Edward Hopper, 'Soir Bleu'. (Whitney Museum of American Art)

VI

Two Comedians es el último cuadro de Hopper. El pintor se representa a sí mismo y a su mujer, Jo Nivison, como artistas de pantomima que se despiden de su público y tras los que acecha una misteriosa oscuridad. Es simbólico que el adiós hopperiano esté desprovisto de espectadores: como si el teatro donde los protagonistas se han presentado perteneciera a un mundo deshabitado, vacío por efecto de un cataclismo del que ellos aún no se enteran y en el que esos mismos espectadores llegaron quizá a atestiguar la melancolía del payaso de Soir Bleu, tan similar al propio pintor.

Edward Hopper, 'Two comedians'. (Wikimedia Commons)

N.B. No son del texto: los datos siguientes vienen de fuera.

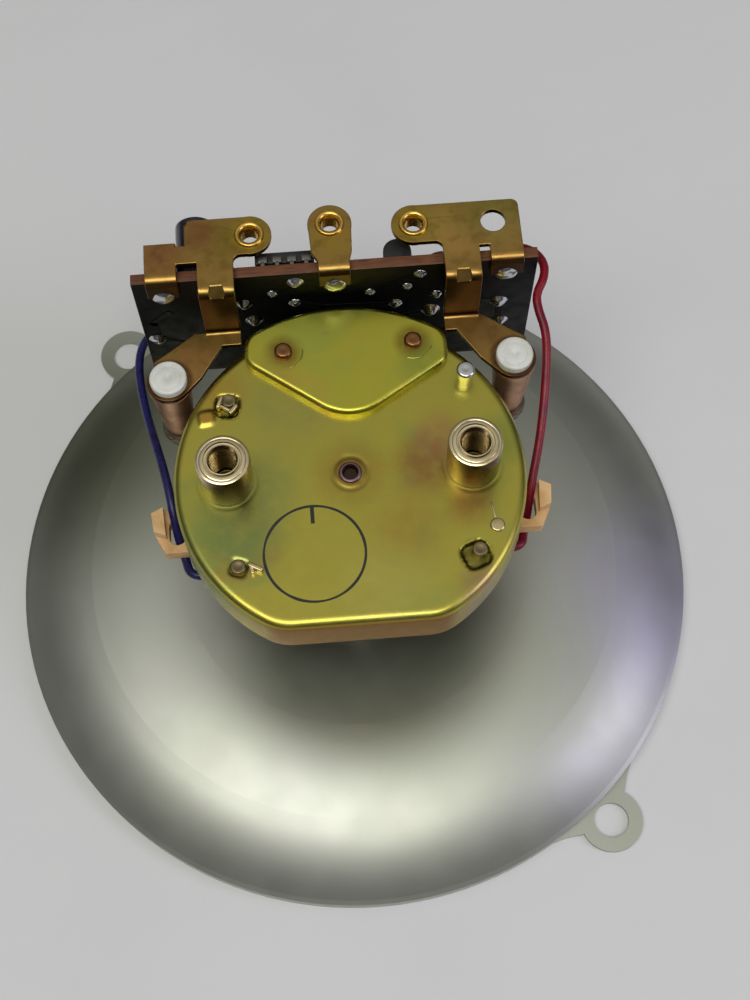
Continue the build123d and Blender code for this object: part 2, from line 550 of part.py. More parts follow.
put("capacitor", lying_can(-18.5, 43.6, 2.7, 36.2))
trim_block = block(-24.0, -21.5, BOARD_BACK_Y, 32.4, 42.6, 46.6)
put("trim_block", fillet(trim_block.edges().filter_by(Axis.Y), 0.4))
chip = block(-10.6, -2.6, BOARD_BACK_Y, 29.6, 40.2, 47.0)
put("driver_chip", chamfer(chip.edges().filter_by(Axis.X), 0.3))
TRANSISTOR_R = 1.9
TRANSISTOR_Z = (40.8, 45.4)
transistor = rod(8.5, BOARD_BACK_Y + TRANSISTOR_R, *TRANSISTOR_Z, TRANSISTOR_R)
flat_back = (BOARD_BACK_Y, BOARD_BACK_Y + TRANSISTOR_R)
transistor += block(8.5 - TRANSISTOR_R, 8.5 + TRANSISTOR_R, *flat_back, *TRANSISTOR_Z)
put("transistor", transistor)
resistors = []
for x, z in ((-14.0, 33.0), (-8.0, 33.0), (2.0, 36.0), (13.5, 33.0)):
    body = Pos(x, BOARD_BACK_Y + 1.2, z) * Cylinder(1.1, 6.2)
    resistors.append(fillet(body.edges(), 0.5))
put("resistors", *resistors)
put("film_capacitor", fillet(block(12.6, 18.6, BOARD_BACK_Y, 31.2, 36.6, 42.6).edges(), 0.5))

# ---------------------------------------------------------------- posts and caps
for name, side in (("left", -1), ("right", 1)):
    x, y = side * POST_XY[0], POST_XY[1]
    length = ARM_Z - MID_TOP_Z
    post = Pos(x, y, MID_TOP_Z + length / 2) * Cone(POST_FOOT_R, POST_TOP_R, length)
    put("spacer_post_" + name, post - rod(x, y, ARM_Z - 5, ARM_Z + 1, POST_HOLE_R))
    cap = fillet(rod(x, y, ARM_TOP_Z, ARM_TOP_Z + 1.2, POST_CAP_R).edges().sort_by(Axis.Z)[-1], 0.25)
    put("post_cap_" + name, cap + rod(x, y, ARM_Z - 4, ARM_TOP_Z, POST_HOLE_R))

# ---------------------------------------------------------------- leads
red_route = [(22.4, BOARD_BACK_Y, 42.0), (22.4, 29.8, 42.0), (24.6, 30.8, 41.8), (27.2, 29.3, 42.6)]
red_route += [(28.3, 26.9, 43.2), (28.0, 24.6, 43.2), (26.7, 22.5, 42.8), (26.7, 20.6, 42.3)]
red_route += [(27.6, 17.4, 41.3), (27.3, 13.4, 39.8), (26.6, 8.8, 37.8), (25.7, 4.4, 35.6)]
red_route += [(24.6, 0.6, 33.6), (23.8, -2.4, 31.8), (23.5, -4.0, 29.7), (22.9, -6.0, 28.2)]
red_route += [(22.4, -8.3, 28.9), (SHELF_FACE_X, -8.3, 28.9)]
blue_route = [(-23.0, BOARD_BACK_Y, 27.0), (-23.0, 29.8, 27.0), (-25.8, 30.4, 26.8), (-28.0, 28.2, 27.1)]
blue_route += [(-28.7, 25.0, 27.7), (-28.5, 20.8, 28.4), (-27.6, 15.8, 29.8), (-26.4, 10.8, 31.4)]
blue_route += [(-25.2, 6.2, 32.9), (-24.3, 2.0, 33.4), (-23.8, -1.6, 32.4), (-23.5, -4.0, 29.7)]
blue_route += [(-22.9, -6.0, 28.2), (-22.2, -9.0, 28.9), (-SHELF_FACE_X, -9.0, 28.9)]
put("lead_red", lead(red_route))
put("lead_blue", lead(blue_route))

# ---------------------------------------------------------------- output
os.makedirs("parts", exist_ok=True)
for name, shape in parts.items():
    shape.label = name
    export_step(shape, "parts/" + name + ".step")
print(len(parts), "nodes")
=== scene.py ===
from math import atan2, cos, degrees, exp, hypot, pi, radians, sin, sqrt

import bmesh
import bpy
from mathutils import Matrix, Vector, noise
from mathutils.bvhtree import BVHTree


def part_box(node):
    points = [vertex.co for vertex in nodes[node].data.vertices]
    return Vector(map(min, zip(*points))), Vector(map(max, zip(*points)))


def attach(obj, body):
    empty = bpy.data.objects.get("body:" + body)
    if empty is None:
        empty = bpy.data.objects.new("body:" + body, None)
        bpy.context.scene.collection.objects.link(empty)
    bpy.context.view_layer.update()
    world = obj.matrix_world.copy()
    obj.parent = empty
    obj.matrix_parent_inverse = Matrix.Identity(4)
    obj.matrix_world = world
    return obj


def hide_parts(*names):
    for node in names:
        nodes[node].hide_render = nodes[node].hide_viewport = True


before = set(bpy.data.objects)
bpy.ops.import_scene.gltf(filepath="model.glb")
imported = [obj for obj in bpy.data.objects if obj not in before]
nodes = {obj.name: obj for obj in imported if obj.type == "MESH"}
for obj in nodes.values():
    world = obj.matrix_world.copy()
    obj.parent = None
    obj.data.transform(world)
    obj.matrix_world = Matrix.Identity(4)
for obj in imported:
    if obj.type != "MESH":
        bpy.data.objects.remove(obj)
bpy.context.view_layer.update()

# Electric dial movement, lying on its dial. Helpers take millimetres; MM turns them into metres.
MM = 0.001


def box_mm(node):
    """A node's lowest and highest corners, in millimetres."""
    low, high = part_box(node)
    return Vector(low) / MM, Vector(high) / MM


# ---- places and sizes from the frame
cover_low, cover_high = box_mm("rear_cover")
COVER_TOP = cover_high.z
COVER_R = cover_high.x
COVER_CHORD_Y = cover_low.y
COVER_FOOT = cover_low.z
SHEET = 0.8
board_low, board_high = box_mm("circuit_board")
strap_top = box_mm("terminal_left")[1].z
standoff_low, standoff_high = box_mm("standoffs")
STANDOFF_R = (standoff_high.y - standoff_low.y) / 2
STANDOFF_X = standoff_high.x - STANDOFF_R


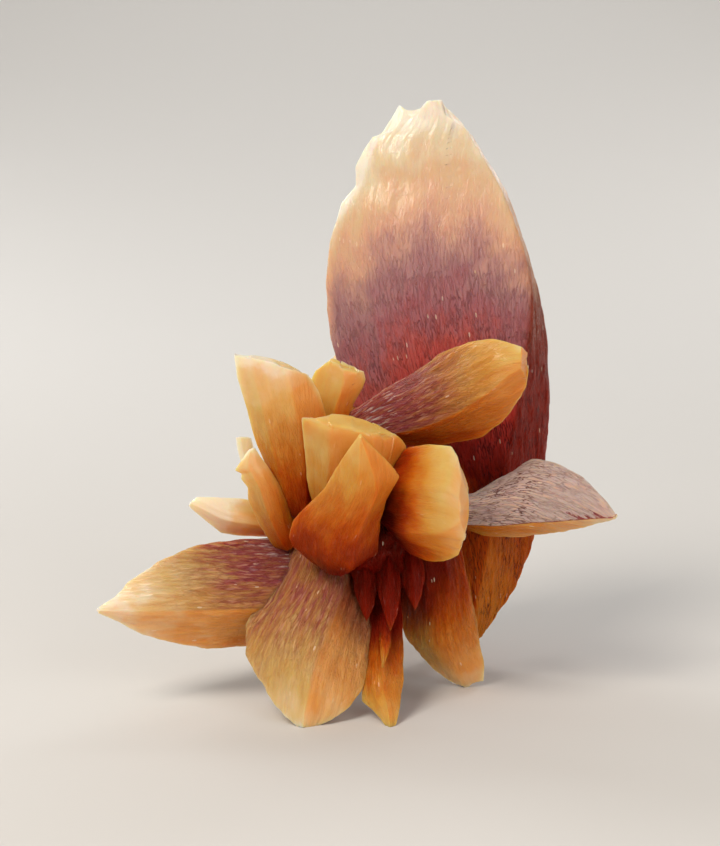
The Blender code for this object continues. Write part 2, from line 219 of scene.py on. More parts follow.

Ávido espectador, Hopper fue un devoto de las artes escénicas y sus diversas manifestaciones, y por eso en su obra aparecen varios teatros en los que la soledad que lleva su marca inconfundible es explorada incluso en compañía. O cabría decir: sobre todo en compañía. Uno de los óleos donde se capta mejor esa soledad en compañía es New York Movie (1939): ha estallado la Segunda Guerra Mundial y, separada —escindida— de los espectadores que ven un filme impreciso, la acomodadora de una sala de cine está meditabunda, recordando quizá a un soldado que se marchó a Europa para no regresar jamás. No hay, sin embargo, mayor soledad que la de Solitary Figure in a Theater (1902-1904), cuadro temprano donde se asienta ya uno de los temas esenciales que el pintor frecuentaría obsesivamente en su carrera: la desolación de bordes metafísicos.

Cines y teatros desfilan a lo largo de la obra de Edward Hopper como escenarios donde se dan cita seres que viven su soledad en compañía de otros. El artista se volvió experto en evidenciar la deriva existencial que caracteriza a la sociedad contemporánea, hoy día más aislada y alienada que nunca, merced a que gran parte de su vida transcurre al otro lado de ventanas virtuales a través de las que observa y es observada en un vicioso círculo voyeurista concebido para no cerrarse.